On 08/16/2014 10:09 AM, Edward Shishkin wrote:
>
> On 08/16/2014 02:44 AM, Ivan Shapovalov wrote:
>> On Monday 11 August 2014 at 13:39:12, Ivan Shapovalov wrote:
>>> [...]
>>>>> I've meant "grabbing all space and then allocating all space" -- 
>>>>> so there won't
>>>>> be multiple grabs or multiple atoms.
>>>>>
>>>>> Then all processes grabbing space with BA_CAN_COMMIT will wait for 
>>>>> the discard
>>>>> atom to commit.
>>>>
>>>> It seems such waiting will screw up the system. No?
>>> I was afraid of such situations, but how would that happen? The 
>>> discard atom's
>>> commit will always be able to proceed as it doesn't grab space at all.
>>>
>>>>>    (Actually, there is a small race window between grabbing space
>>>>> and creating an atom...)
>>>>
>>>> Which one?
>>> BA_CAN_COMMIT machinery does wait only for atoms, not for contexts. If
>>> process X happens to grab space between us grabbing space and 
>>> creating an atom,
>>> it will get -ENOSPC even with BA_CAN_COMMIT.
>
>
> I still don't see any "races" here. How atom creation is related to 
> grabbing
> space? Are we talking about races in the existing code? f so, please show
> the racing paths..
>
>
>>>
>>>>> The only problem is to wait for (sbinfo->block_count == 
>>>>> sbinfo->blocks_used +
>>>>> sbinfo->blocks_free) condition, i. e. until no blocks are reserved 
>>>>> in any form,
>>>>> and then to grab all space atomically wrt. reaching this condition.
>>>>>
>>>>> Again, if this is not feasible, I'll go with the multiple atoms 
>>>>> approach. I
>>>>> just want to make sure.
>>>>>
>> ...so, I've almost given up implementing this :)
>
>
> great!
>
>
>>
>> In kernel there is a read-write semaphore implementation called rwsem.

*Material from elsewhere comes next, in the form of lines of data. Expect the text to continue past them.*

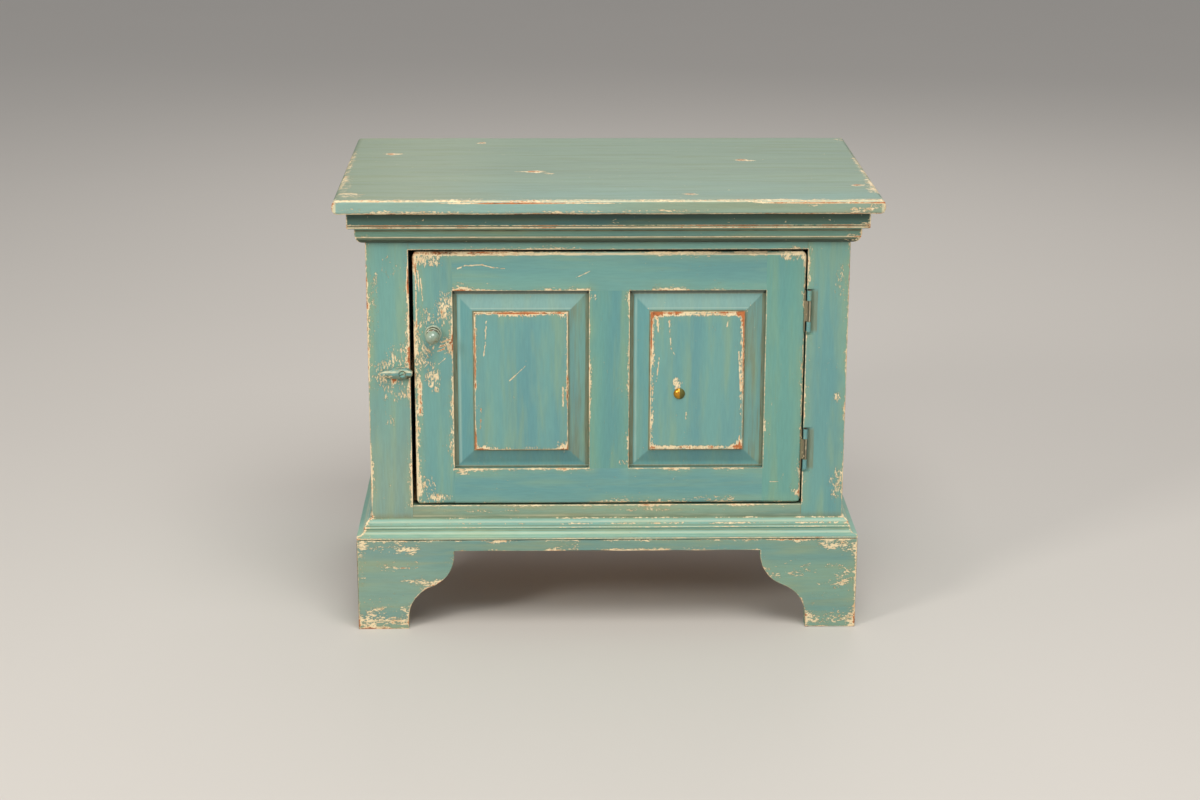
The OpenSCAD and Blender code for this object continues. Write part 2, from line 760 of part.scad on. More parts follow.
module turn_button()
    color(paint) translate([button_x, 0, button_z]) rotate([0, 180, 0]) difference() {
        intersection() {
            upright(button_front_y, button_back_y) polygon(button_outline);
            sideways(-button_tail - past, button_long + past) polygon([
                [button_front_y, -button_flat_half_w], [button_front_y, button_flat_half_w],
                [button_slope_y, button_half_w], [button_back_y, button_half_w],
                [button_back_y, -button_half_w], [button_slope_y, -button_half_w]]);
        }
        bar_y(button_screw_r + button_screw_clearance, 0, 0, button_front_y - past, button_back_y + past);
        bar_y(button_screw_head_r + button_gap, 0, 0,
            button_front_y - past, button_front_y + button_screw_head_h);
    }

// The screw's head sits in the button's counterbore; its shank runs into the face frame
module turn_button_screw_body(extra) {
    bar_y(button_screw_r + extra, button_x, button_z,
        button_front_y + button_gap, button_front_y + button_screw_l + extra);
    bar_y(button_screw_head_r + extra, button_x, button_z,
        button_front_y + button_gap, button_front_y + button_screw_head_h - button_gap);
}

module turn_button_screw()
    color(steel) difference() {
        turn_button_screw_body(0);
        translate([button_x, button_front_y + button_gap, button_z]) rotate([0, -button_slot_turn, 0])
            board(-button_screw_head_r - past, button_screw_head_r + past,
                -past, button_slot_d, -button_slot_w / 2, button_slot_w / 2);
    }

// Door: uprights grooved for the panels, rails and muntin with stub tenons
door_back_y = front_y + door_thickness;

// Everything inside the door's worn outline
module door_outline()
    intersection() {
        translate([(door_x0 + door_x1) / 2, 0, (door_z0 + door_z1) / 2])
            upright(front_y, door_back_y) rounded_rect(door_w, door_h, door_corner_r);
        translate([0, 0, door_z0]) linear_extrude(door_h)
            front_rounded(door_x0, door_x1, door_edge_r);
        rotate([0, -90, 0]) translate([0, 0, -door_x1]) linear_extrude(door_w)
            front_rounded(door_z0, door_z1, door_edge_r);
    }

// A bar seen from its end, from a to b and through the door's thickness, round at its front
module front_rounded(a, b, r) {
    translate([a, front_y + r]) square([b - a, door_thickness - r]);
    translate([a + r, front_y]) square([b - a - 2 * r, r]);
    for (x = [a + r, b - r]) translate([x, front_y + r]) circle(r);
}

// The groove round a panel opening, cut groove_depth past its edges
module panel_groove(x0, x1)
    board(x0 - groove_depth, x1 + groove_depth, groove_y, groove_y + groove_w,
        panel_z0 - groove_depth, panel_z1 + groove_depth);

module door_stile(x0, x1)
    difference() {
        intersection() {
            board(x0, x1, front_y, door_back_y, door_z0, door_z1);
            door_outline();
        }
        board(stile_x0 - groove_depth, stile_x1 + groove_depth, groove_y, groove_y + groove_w,
            door_z0 - past, door_z1 + past);
    }

module door_stile_left()
    color(paint) difference() {
        door_stile(door_x0, stile_x0);
        bar_y(knob_bolt_r + hole_clearance, knob_x, knob_z, front_y - past, door_back_y + past);
    }

module door_stile_right()
    color(paint) difference() {
        door_stile(stile_x1, door_x1);
        for (z = [hinge_low_z, hinge_up_z]) leaf_mortise(door_x1 - hinge_leaf_t, door_x1 + past, z);
        hinge_screw_set(-1, hole_clearance);
    }

// A rail between the uprights, with a stub tenon at each end and a groove on its inner edge,
// which is its upper edge where below is true
module door_rail(z0, z1, below)
    color(paint) {
        difference() {
            intersection() {
                board(stile_x0, stile_x1, front_y, door_back_y, z0, z1);
                door_outline();
            }
            panel_groove(stile_x0, stile_x1);
        }
        for (x = [stile_x0 - tenon_l, stile_x1])
            board(x, x + tenon_l, tongue_y, tongue_y + tongue_t,
                z0 + (below ? 0 : groove_depth), z1 - (below ? groove_depth : 0));
    }

module door_rail_top() door_rail(panel_z1, door_z1, false);
module door_rail_bottom() door_rail(door_z0, panel_z0, true);

module door_muntin()
    color(paint) {
        difference() {
            board(muntin_x0, muntin_x1, front_y, door_back_y, panel_z0, panel_z1);
            panel_groove(stile_x0, muntin_x0);
            panel_groove(muntin_x1, stile_x1);
        }
        board(muntin_x0 + groove_depth, muntin_x1 - groove_depth, tongue_y, tongue_y + tongue_t,
            panel_z0 - tenon_l, panel_z1 + tenon_l);
    }

// Half of a raised panel's section, from the middle of a panel whose opening is w wide
module panel_section(w) {
    edge = w / 2 + tongue_l;
    back = tongue_y + tongue_t;
    foot = w / 2 - panel_margin;
    crest = w / 2 - panel_border;
    polygon([[-edge, back], [-edge, tongue_y], [-foot, tongue_y],
        [-crest, tongue_y - panel_bevel_rise], [-crest, field_y], [crest, field_y],
        [crest, tongue_y - panel_bevel_rise], [foot, tongue_y], [edge, tongue_y], [edge, back]]);
}

// The panel rests on the bottom of its groove
module door_panel(x0, x1) {
    w = x1 - x0;
    h = panel_z1 - panel_z0;
    translate([(x0 + x1) / 2, 0, (panel_z0 + panel_z1) / 2 - panel_play]) intersection() {
        translate([0, 0, -h / 2 - tongue_l]) linear_extrude(h + 2 * tongue_l) panel_section(w);
        rotate([0, 90, 0]) translate([0, 0, -w / 2 - tongue_l])
            linear_extrude(w + 2 * tongue_l) panel_section(h);
    }
}

module door_panel_left() color(paint) door_panel(stile_x0, muntin_x0);

module door_panel_right()
    color(paint) difference() {
        door_panel(muntin_x1, stile_x1);
        bar_y(stud_shank_r + hole_clearance, stud_x, stud_z,
            field_y - past, field_y + stud_shank_l + hole_clearance);
    }

// Knob, turned from one piece: foot, neck, ring and round head
knob_head_q = knob_length - knob_head_r;
knob_ring_q = knob_head_q - knob_head_r;
knob_ring_t = 3;
knob_bolt_reach = 18;

module door_knob()
    color(paint) translate([knob_x, front_y, knob_z]) rotate([90, 0, 0]) difference() {
        rotate_extrude() difference() {
            union() {
                square([knob_foot_r - knob_foot_t / 2, knob_foot_t]);
                translate([knob_foot_r - knob_foot_t / 2, knob_foot_t / 2]) circle(knob_foot_t / 2);
                square([knob_neck_r, knob_head_q]);
                translate([0, knob_ring_q - knob_ring_t / 2])
                    square([knob_ring_r - knob_ring_t / 2, knob_ring_t]);
                translate([knob_ring_r - knob_ring_t / 2, knob_ring_q]) circle(knob_ring_t / 2);
                translate([0, knob_head_q]) circle(knob_head_r);
            }
            translate([-knob_foot_r - past, -past]) square([knob_foot_r + past, knob_length + 2 * past]);
        }
        translate([0, 0, -past])
            cylinder(r = knob_bolt_r + hole_clearance, h = knob_bolt_reach + past + hole_clearance);
    }

knob_bolt_head_r = 4.5;
knob_bolt_head_h = 2.5;

module knob_bolt()
    color(steel) {
        bar_y(knob_bolt_r, knob_x, knob_z, front_y - knob_bolt_reach, door_back_y);
        bar_y(knob_bolt_head_r, knob_x, knob_z, door_back_y, door_back_y + knob_bolt_head_h);
    }

// Brass stud in the right panel: a dome with a shank
stud_shank_r = 1.3;
stud_shank_l = 8;
stud_dome_r = (pow(stud_r, 2) + pow(stud_h, 2)) / (2 * stud_h);

module brass_stud()
    color(brass) translate([stud_x, field_y, stud_z]) rotate([90, 0, 0]) {
        rotate_extrude() intersection() {
            translate([0, stud_h - stud_dome_r]) circle(stud_dome_r);
            square([stud_r + past, stud_h]);
        }
        translate([0, 0, -stud_shank_l]) cylinder(r = stud_shank_r, h = stud_shank_l);
    }

top_board();
top_cleat(-1);  // top_cleat_left
top_cleat(1);  // top_cleat_right
top_screws();
crown_moulding_front();
crown_moulding_left();
crown_moulding_right();
side_board_left();
side_board_right();
frame_stile_left();
frame_stile_right();
frame_rail_top();
frame_rail_bottom();
back_board(1);  // back_board_1
back_board(2);  // back_board_2
back_board(3);  // back_board_3
back_board(4);  // back_board_4
back_rail();
cabinet_floor();
mirror([1, 0, 0]) cleat(floor_z);  // floor_cleat_left
cleat(floor_z);  // floor_cleat_right
shelf();
mirror([1, 0, 0]) shelf_cleat();  // shelf_cleat_left
shelf_cleat();  // shelf_cleat_right
door_stop();
base_moulding_front();
base_moulding_left();
base_moulding_right();
plinth_front();
plinth_left();
plinth_right();
corner_block(-1, front_y, 1);  // corner_block_front_left
corner_block(1, front_y, 1);  // corner_block_front_right
corner_block(-1, rear_y - plinth_thickness, -1);  // corner_block_rear_left
corner_block(1, rear_y - plinth_thickness, -1);  // corner_block_rear_right
rear_foot(-1);  // rear_foot_left
rear_foot(1);  // rear_foot_right
hinge_frame_leaf_upper();
hinge_frame_leaf_lower();
hinge_pin_upper();
hinge_pin_lower();
hinge_frame_screws();
turn_button_screw();
turn_button();
door_stile_left();
door_stile_right();
door_rail_top();
door_rail_bottom();
door_muntin();
door_panel_left();
door_panel_right();
hinge_door_leaf_upper();
hinge_door_leaf_lower();
hinge_door_screws();
door_knob();
knob_bolt();
brass_stud();
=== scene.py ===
# %% [markdown]
# # Painted side cabinet
# The cabinet's boards, mouldings and hinges come from the packed CAD model. This script dresses
# them: brushed blue-green paint over a cream primer, rubbed and chipped down to bare wood at the
# edges, an olive glaze left in the hollows, and a few small pieces that CAD keeps plain.
# All lengths are metres, in the CAD model's own frame: +X to the right, -Y to the viewer, +Z up.

import json
import math

import bmesh
import bpy
from mathutils import Matrix, Vector


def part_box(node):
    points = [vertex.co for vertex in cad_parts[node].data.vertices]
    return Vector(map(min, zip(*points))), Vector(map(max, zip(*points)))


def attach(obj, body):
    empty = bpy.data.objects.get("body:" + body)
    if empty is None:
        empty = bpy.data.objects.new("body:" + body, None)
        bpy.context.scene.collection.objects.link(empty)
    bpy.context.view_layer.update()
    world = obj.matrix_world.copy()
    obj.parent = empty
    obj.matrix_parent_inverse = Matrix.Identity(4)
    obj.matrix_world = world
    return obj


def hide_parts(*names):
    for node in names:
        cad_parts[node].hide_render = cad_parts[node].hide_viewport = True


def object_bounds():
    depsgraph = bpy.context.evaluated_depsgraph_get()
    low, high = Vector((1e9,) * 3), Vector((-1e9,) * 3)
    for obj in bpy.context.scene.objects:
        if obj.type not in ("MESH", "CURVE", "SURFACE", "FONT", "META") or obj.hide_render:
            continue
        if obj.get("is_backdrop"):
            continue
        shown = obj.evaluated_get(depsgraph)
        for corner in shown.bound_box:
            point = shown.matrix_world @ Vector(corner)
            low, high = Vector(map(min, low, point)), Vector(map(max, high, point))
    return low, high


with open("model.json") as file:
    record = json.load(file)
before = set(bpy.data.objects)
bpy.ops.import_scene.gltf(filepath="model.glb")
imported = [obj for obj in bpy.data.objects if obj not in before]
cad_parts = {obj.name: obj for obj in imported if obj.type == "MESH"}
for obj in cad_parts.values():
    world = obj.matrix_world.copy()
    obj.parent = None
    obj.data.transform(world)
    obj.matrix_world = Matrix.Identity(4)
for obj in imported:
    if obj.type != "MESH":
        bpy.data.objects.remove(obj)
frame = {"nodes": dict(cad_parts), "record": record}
cad_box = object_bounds()
mm = 0.001
print("CAD nodes:", len(frame["nodes"]), "box:", [list(c) for c in cad_box])

# %% [markdown]
# ## Camera
# The photograph was taken from in front, a little to the left and well above the top board, with a
# long lens. A camera could be turned by hand until the picture looks alike. This one was fitted to the
# corners of the boards instead, which gives its place, its three turns and its lens all at once, so
# each edge of the render falls within a pixel or so of the photograph's.

# %% Camera
CAMERA_PLACE = (-0.0730, -2.9340, 1.1098)
YAW, PITCH, ROLL = 1.316, 16.529, 0.173
LENS, SENSOR = 71.396, 36


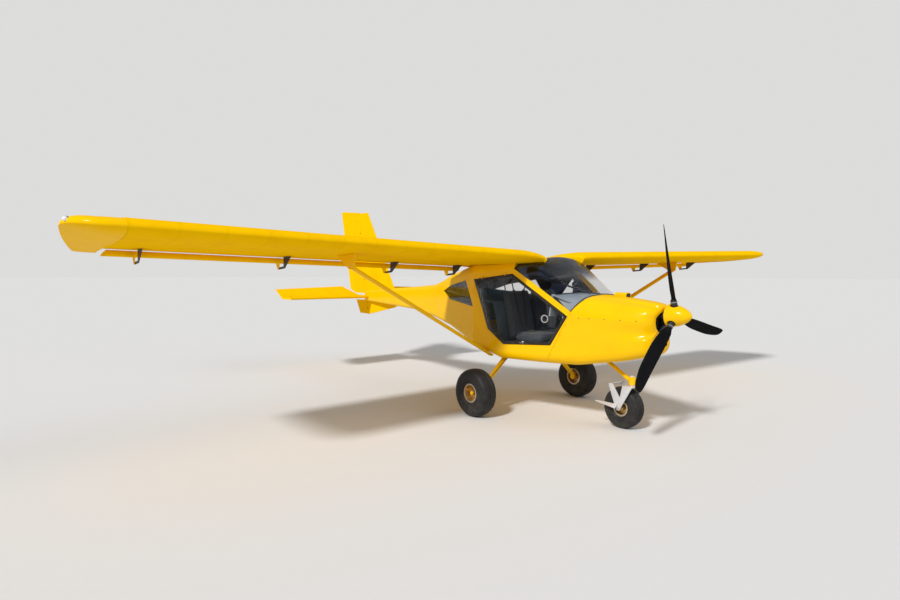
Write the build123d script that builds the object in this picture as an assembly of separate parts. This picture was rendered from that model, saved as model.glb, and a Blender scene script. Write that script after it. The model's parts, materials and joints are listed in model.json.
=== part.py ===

>> I've added a per-superblock instance of rwsem with following semantics:
>>
>> - when count of grabbed+special (not free or used) blocks is 
>> increased by any
>>    means, the semaphore is taken for reading before taking spinlock and
>>    modifying counters
>>
>> - if the counters already were non-zero, the semaphore has been 
>> already taken
>>    for reading (reader count > 1) and it is released once while under 
>> spinlock
>>    (so that reader count always stays at 1)
>>
>> - when count of grabbed+special blocks is decreased and drops to 
>> zero, the
>>    semaphore is released once (so reader count drops to 0 unless 
>> there is a race
>>    with increasing the count)
>>
>> - on second try of BA_CAN_COMMIT grabbing (if there was not enough 
>> space),
>>    the semaphore is taken for writing instead of for reading, ensuring
>>    that every block is either permanently used or free. The write 
>> lock is
>>    converted to read lock after grabbing required space.
>>
>> This "almost" works. The main problem is that Linux rwsem implementation
>> is write-biased: that is, if there are writers waiting, readers count 
>> can't
>> increase. That is, a process must not take a semaphore for reading in 
>> second
>> time if it is responsible for releasing the "first time" reader.
>>
>> The comment in original rwsem implementation by Andrew Morton states 
>> following:
>> "It is NOT legal for one task to down_read() an rwsem multiple times."
>>
>>    reader1     writer1
>> ------------------------
>> down_read()
>>              down_write()
>>              up_write()
>> down_read()
>> up_read()
>> up_read()
>>
>> This is a deadlock: reader1's down_read() blocks on writer1's 
>> up_write(),
>> while writer1's down_write() blocks on reader1's second up_read().
>>
>> A force grab (or a grab preceded by grab_space_enable(), or a 
>> used2something)
>> deadlocks 100% in presence of waiting writers, and so does the 
>> corresponding
>> transaction commit.
>>
>> So I need to find a way to take rwsem in a read-biased mode... Any 
>> advice is
>> accepted, including "give up with adding of yet another lock and go with
>> multiple transactions" :)
>
>
> IMHO this is too complicated.
>
> Why don't you want to grab, say, 20M per iteration?
> It should work without any problems, just maintain a
> counter of blocks allocated in the iteration..


add the counter to the struct reiser4_context and
set it to zero at the beginning of every iteration.
use get_current_context() to access the counter.